In Bradley Manning hearing, judge denies pre-trial detention was torture
- Year: 2013
- Length: 3:21 minutes (3.06 MB)
- Format: MP3 Mono 44kHz 128Kbps (CBR)
A military judge ruled today that Private First Class Bradley Manning should get 112 days off of his potential sentence, because he was unnecessarily put on suicide prevention watch while detained at Quantico’s military prison. Manning’s defense had previously asked the tribunal to drop Manning’s charges entirely or greatly reduce his sentence, arguing the pretrial conditions violated the Constitution and international law. But the Judge, Colonel Denise Lind, said 8th Amendment protections against cruel and unusual punishment don’t apply to pretrial detention. And according to Firedoglake reporter Kevin Gosztola*, she said Manning was not held in solitary confinement for nine months, because he had some human contact. But many legal and human rights experts, including attorney Michael Ratner with the Center for Constitutional Rights, have called the military’s treatment of Manning torture. Ratner told FSRN that the evidence presented at the hearings he attended reminded him of his clients’ experience at Guantanamo.

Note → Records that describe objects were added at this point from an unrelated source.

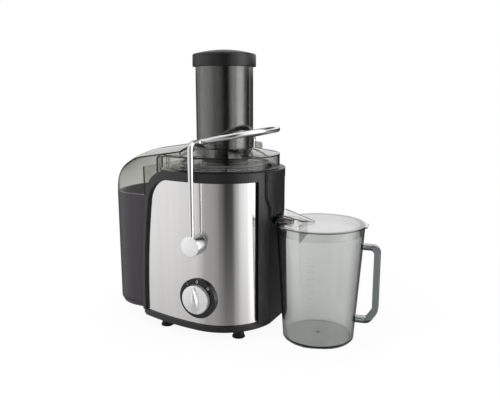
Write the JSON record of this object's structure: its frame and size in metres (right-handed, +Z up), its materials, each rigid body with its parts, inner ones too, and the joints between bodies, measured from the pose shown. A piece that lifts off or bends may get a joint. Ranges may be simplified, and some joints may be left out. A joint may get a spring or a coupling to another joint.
{
  "type": "centrifugal juicer",
  "caption": "Centrifugal juicer with a steel front, wide feed tube and pusher, swinging bail, side pulp container and a lidded juice jug.",
  "frame": {"origin": "on the standing surface under the middle of the whole object, 25 mm from the motor axis towards the jug", "axes": "+Z up along the motor axis, +X towards the spout and the jug, -Y the steel front with its dial"},
  "size_m": [0.3972, 0.196, 0.3931],
  "materials": {
    "black_body": "fine satin grain",
    "black_deck": "satin",
    "charcoal_frame": "semi-gloss",
    "steel_front": "vertically brushed",
    "black_rubber": "matte",
    "bezel_black": "satin with pale print",
    "knob_silver": "satin silver lacquer",
    "chrome": "polished",
    "turned_steel": "turned",
    "zinc_steel": "zinc plated",
    "white_nylon": "natural nylon",
    "switch_grey": "moulded",
    "switch_red": "moulded",
    "lamination": "stacked steel sheet",
    "copper": "enamelled wire",
    "phenolic": "moulded",
    "carbon": "graphite",
    "collector_black": "gloss",
    "smoke": "clear smoke",
    "nozzle_smoke": "clear brown smoke",
    "basket_steel": "polished sheet",
    "mesh_steel": "etched mesh",
    "cap_charcoal": "satin",
    "pusher_grey": "gloss",
    "pulp_black": "fine satin grain",
    "jug_clear": "clear",
    "handle_grey": "clear grey"
  },
  "bodies": {
    "base": {"housing_shell": "black_body", "top_deck": "black_deck", "front_frame": "charcoal_frame", "front_panel": "steel_front", "base_plate": "black_body", "foot_front_left": "black_rubber", "foot_front_right": "black_rubber", "foot_rear_left": "black_rubber", "foot_rear_right": "black_rubber", "base_screws": "zinc_steel", "dial_bezel": "bezel_black", "rotary_switch": "switch_grey", "front_pivot_bush": "white_nylon", "rear_pivot_bush": "white_nylon", "microswitch": "switch_grey", "lower_bearing": "turned_steel", "upper_bearing": "turned_steel", "lower_bracket": "zinc_steel", "upper_bracket": "zinc_steel", "stator_core": "lamination", "field_coils": "copper", "brush_holders": "phenolic", "carbon_brushes": "carbon", "motor_mounts": "black_rubber", "motor_screws": "zinc_steel", "shaft_seal": "black_rubber", "juice_collector": "collector_black", "spout_nozzle": "nozzle_smoke", "feed_lid": "smoke", "cord_gland": "black_rubber"},
    "knob": {"control_knob": "knob_silver", "knob_shaft": "turned_steel"},
    "bail": {"bail_rod": "chrome", "front_pivot_button": "chrome", "rear_pivot_button": "chrome", "front_pivot_pin": "turned_steel", "rear_pivot_pin": "turned_steel", "pivot_clips": "zinc_steel", "interlock_cam": "white_nylon"},
    "plunger": {"switch_plunger": "switch_red"},
    "spindle": {"motor_shaft": "turned_steel", "armature_core": "lamination", "armature_winding": "copper", "commutator": "copper", "cooling_fan": "switch_grey", "drive_coupling": "phenolic", "filter_basket": "basket_steel", "mesh_screen": "mesh_steel", "grater_disc": "basket_steel"},
    "pusher": {"pusher_body": "pusher_grey", "pusher_cap": "cap_charcoal"},
    "pulp": {"pulp_container": "pulp_black"},
    "jug": {"juice_jug": "jug_clear", "jug_handle": "handle_grey", "jug_lid": "jug_clear", "froth_separator": "jug_clear"}
  },
  "joints": [
    {"name": "knob_turn", "type": "hinge", "parent": "base", "child": "knob", "pos_m": [-0.025, -0.08, 0.0595], "axis": [0, -1, 0], "range_deg": [-50, 50]},
    {"name": "bail_swing", "type": "hinge", "parent": "base", "child": "bail", "pos_m": [-0.025, 0, 0.136], "axis": [0, 1, 0], "range_deg": [0, 48]},
    {"name": "plunger_slide", "type": "slide", "parent": "base", "child": "plunger", "axis": [0, 0, 1], "range_m": [0, 0.003]},
    {"name": "spindle_spin", "type": "hinge", "parent": "base", "child": "spindle", "pos_m": [-0.025, 0, 0.1], "axis": [0, 0, 1], "continuous": true},
    {"name": "pusher_slide", "type": "slide", "parent": "base", "child": "pusher", "axis": [0, 0, 1], "range_m": [0, 0.165]},
    {"name": "pulp_container_slide", "type": "slide", "parent": "base", "child": "pulp", "axis": [-1, 0, 0], "range_m": [0, 0.15]},
    {"name": "jug_slide", "type": "slide", "parent": "base", "child": "jug", "axis": [1, 0, 0], "range_m": [0, 0.12]}
  ],
  "couplings": [
    {"joint": "plunger_slide", "follows": "bail_swing", "m_per_rad": 0.003581}
  ]
}
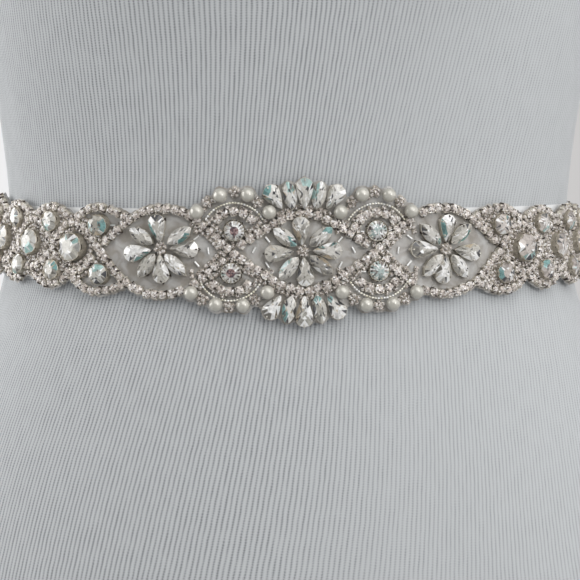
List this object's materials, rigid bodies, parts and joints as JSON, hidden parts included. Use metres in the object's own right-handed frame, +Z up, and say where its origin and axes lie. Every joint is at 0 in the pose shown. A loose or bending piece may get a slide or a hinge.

"Bright lights, stress positions, no sleep, and stripping, you look at what happened to Bradley Manning, you have to say yourself: what they did at Guantanamo they’re doing to Bradley."
Manning, who faces charges that could result in a life sentence, was back in court on Tuesday for the latest round of pre-trial hearings. This week’s arguments will focus on whether Manning’s motives for passing information to Wikileaks should impact the tribunal’s final decision, and whether the court can consider the issue of government overclassification. Government prosecutors have asked the court not to accept any evidence of motive or overclassification. But Manning lawyer David Coombs argued Tuesday that both these factors are relevant, because Manning did not know the information he leaked could “aid the enemy,” and that information shouldn’t have been classified in the first place. In a speech in Washington, D.C. last month, Coombs said the charges Manning faces have a chilling effect on future whistleblowers.
"If you possibly can aid the enemy by giving information to the press, with no intent that that information land in the hands of the enemy, and by that mere action alone you can be found to have aided the enemy, that’s a scary proposition. Right there, that would silence a lot of critics of our government."
No copies of Tuesday’s ruling will be released to the public or the press. As with all other developments in Manning’s case, reporters in the courtroom had to scramble to transcribe and understand the ruling as it was read from the bench. Ratner says the lack of transparency in the trial makes it difficult to keep the public informed.
"So think about it: I’m a lawyer. I go into that court. The judge starts reading an order, about a plea agreement. And there’s all these statutes mentioned and she reads it quickly. I can’t get a copy of that order even though there’s nothing classified. The journalists are sitting there, it takes 10 of them to try to figure out what the judge just said. It’s impossible! Here you have a case that’s about breaking secrecy being conducted essentially in secret."
The current motion hearing will run through this Friday, and Manning is expected to stand trial in March.
*Correction: In the original 29-minute newscast, we incorrectly identified a sound clip as reporter Kevin Gozstola. The speaker was in fact attorney Michael Ratner.